Written exercise
Begin at the first line and end at the line containing "grid_offset = 0.35". Extract exactly those lines.

Raw data

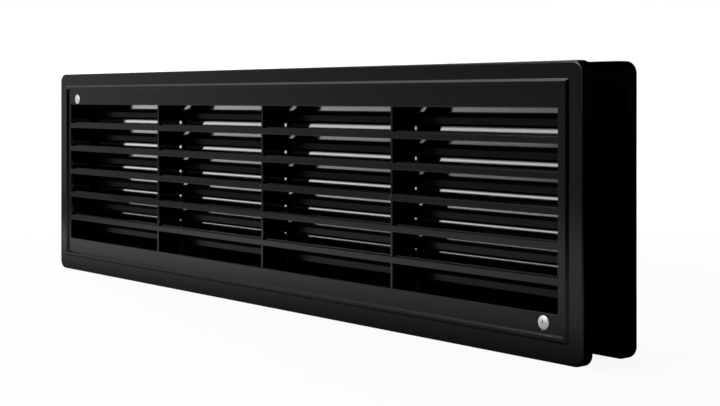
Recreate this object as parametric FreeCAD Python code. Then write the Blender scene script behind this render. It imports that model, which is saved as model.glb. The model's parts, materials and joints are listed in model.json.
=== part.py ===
import FreeCAD, Part
import math
import os

Vector = FreeCAD.Vector

# Two-sided ventilation grille for a door leaf, in millimetres.
# X is the grille's width, Y runs through the door from the front face to the rear, Z is up.
# The origin is at the middle of the width and of the depth, at the lower edge of the plates.

# Face plate of each half
plate_width = 453.0
plate_height = 131.0
plate_corner_radius = 5.5
plate_wall = 2.0
rim_wall = 2.0
rim_depth = 6.0
rim_edge_radius = 1.3

# Room between the two rims, which the door leaf fills
door_gap = 24.8

# Raised bead round the panel, mitred at its corners; its lower side lies further in by the lift
bead_margin = 7.8
bead_height = 1.2
bead_outer_run = 1.2
bead_crest = 1.4
bead_inner_run = 0.7
bead_lower_lift = 1.2
bead_edge_radius = 0.25

# Sleeves that telescope through the cut-out in the door leaf
sleeve_margin = 11.0
sleeve_wall = 1.6
sleeve_corner_radius = 2.0
inner_sleeve_wall = 1.4
sleeve_clearance = 0.3
stop_clearance = 0.3
core_clearance = 0.5

# Horizontal bars, upright dividers, and the blades that slope inwards from the bars to a hanging lip;
# a blade sags a little at its middle, and the front of its lip's lower edge is cut back
row_count = 6
row_pitch = 15.3
column_count = 4
column_pitch = 105.6
bar_face = 3.3
bar_back = 3.2
bar_depth = 7.45
bar_edge_radius = 0.3
divider_wall = 1.3
divider_recess = 0.7
divider_depth = 16.0
rear_divider_recess = 6.0
rear_divider_depth = 18.5
blade_start = 2.1
blade_root = 1.13
blade_bend = 15.8
blade_drop = 5.87
blade_root_wall = 2.76
blade_bend_wall = 1.42
blade_sag = 0.2
lip_drop = 4.25
lip_wall = 1.0
lip_edge_run = 0.5
lip_edge_rise = 1.1
opening_edge_radius = 0.4
grid_offset = 0.35

# Raised countersunk screws with a cross recess
screw_side_margin = 22.5
screw_shank_radius = 1.7
screw_head_radius = 3.1
screw_head_edge = 0.15
screw_dome = 0.6
screw_sink = 0.25
screw_point = 2.0
screw_tip_room = 3.75
recess_span = 3.3
recess_floor_span = 1.2
recess_slot = 0.75
recess_depth = 1.9
recess_turns = {"upper_left_screw": 24.0, "lower_right_screw": 3.0}

# Front bosses that the screws pass through, and rear towers that they cut into
seat_clearance = 0.1
hole_clearance = 0.2
boss_wall = 1.6
boss_edge_gap = 0.1
thread_clearance = 0.05
tower_wall = 1.55
tower_root = 0.6
tower_clearance = 0.2
pilot_end_wall = 1.5

tolerance = 0.001

# Places worked out from the sizes above, in the frame of one half:
# y is the depth behind the flange face, z is the height above the middle of the plate.
face_to_face = door_gap + 2 * rim_depth
half_width = plate_width / 2
half_height = plate_height / 2
core_depth = face_to_face / 2 - core_clearance
sleeve_depth = face_to_face - plate_wall - stop_clearance
inner_sleeve_margin = sleeve_margin + sleeve_wall + sleeve_clearance
opening_side_margin = inner_sleeve_margin + inner_sleeve_wall

boss_hole_radius = screw_shank_radius + hole_clearance
boss_radius = boss_hole_radius + boss_wall
pilot_radius = screw_shank_radius + thread_clearance
tower_radius = pilot_radius + tower_wall
screw_edge_margin = opening_side_margin + tower_radius - tower_root
screw_x = half_width - screw_side_margin
screw_z = half_height - screw_edge_margin
screw_length = face_to_face - screw_sink - plate_wall - pilot_end_wall - screw_tip_room

opening_top_margin = screw_edge_margin + boss_radius + boss_edge_gap
opening_top = half_height - opening_top_margin
opening_bottom = 2 * grid_offset - opening_top
opening_half_width = half_width - opening_side_margin


def block(x_low, x_high, y_low, y_high, z_low, z_high):
    """Plain box between two corners."""
    corner = Vector(x_low, y_low, z_low)
    return Part.makeBox(x_high - x_low, y_high - y_low, z_high - z_low, corner)


def rounded_block(margin, radius, y_low, y_high):
    """Block that lies margin inside the plate's edge, with its four upright corners rounded."""
    across = half_width - margin
    up = half_height - margin
    body = block(-across, across, y_low, y_high, -up, up)
    corners = [edge for edge in body.Edges if edge.BoundBox.YLength > tolerance]
    return body.makeFillet(radius, corners)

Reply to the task
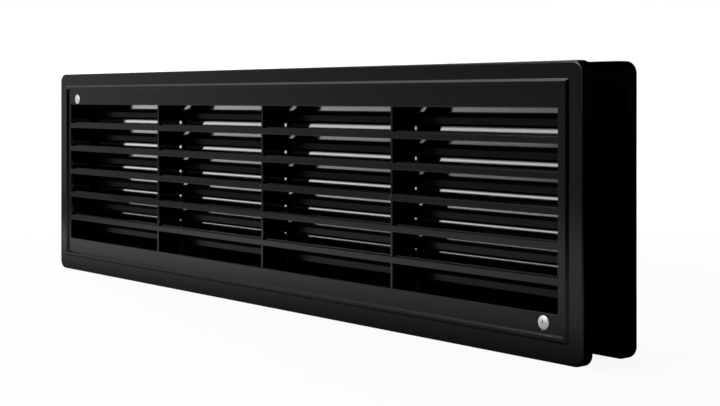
Recreate this object as parametric FreeCAD Python code. Then write the Blender scene script behind this render. It imports that model, which is saved as model.glb. The model's parts, materials and joints are listed in model.json.
=== part.py ===
import FreeCAD, Part
import math
import os

Vector = FreeCAD.Vector

# Two-sided ventilation grille for a door leaf, in millimetres.
# X is the grille's width, Y runs through the door from the front face to the rear, Z is up.
# The origin is at the middle of the width and of the depth, at the lower edge of the plates.

# Face plate of each half
plate_width = 453.0
plate_height = 131.0
plate_corner_radius = 5.5
plate_wall = 2.0
rim_wall = 2.0
rim_depth = 6.0
rim_edge_radius = 1.3

# Room between the two rims, which the door leaf fills
door_gap = 24.8

# Raised bead round the panel, mitred at its corners; its lower side lies further in by the lift
bead_margin = 7.8
bead_height = 1.2
bead_outer_run = 1.2
bead_crest = 1.4
bead_inner_run = 0.7
bead_lower_lift = 1.2
bead_edge_radius = 0.25

# Sleeves that telescope through the cut-out in the door leaf
sleeve_margin = 11.0
sleeve_wall = 1.6
sleeve_corner_radius = 2.0
inner_sleeve_wall = 1.4
sleeve_clearance = 0.3
stop_clearance = 0.3
core_clearance = 0.5

# Horizontal bars, upright dividers, and the blades that slope inwards from the bars to a hanging lip;
# a blade sags a little at its middle, and the front of its lip's lower edge is cut back
row_count = 6
row_pitch = 15.3
column_count = 4
column_pitch = 105.6
bar_face = 3.3
bar_back = 3.2
bar_depth = 7.45
bar_edge_radius = 0.3
divider_wall = 1.3
divider_recess = 0.7
divider_depth = 16.0
rear_divider_recess = 6.0
rear_divider_depth = 18.5
blade_start = 2.1
blade_root = 1.13
blade_bend = 15.8
blade_drop = 5.87
blade_root_wall = 2.76
blade_bend_wall = 1.42
blade_sag = 0.2
lip_drop = 4.25
lip_wall = 1.0
lip_edge_run = 0.5
lip_edge_rise = 1.1
opening_edge_radius = 0.4
grid_offset = 0.35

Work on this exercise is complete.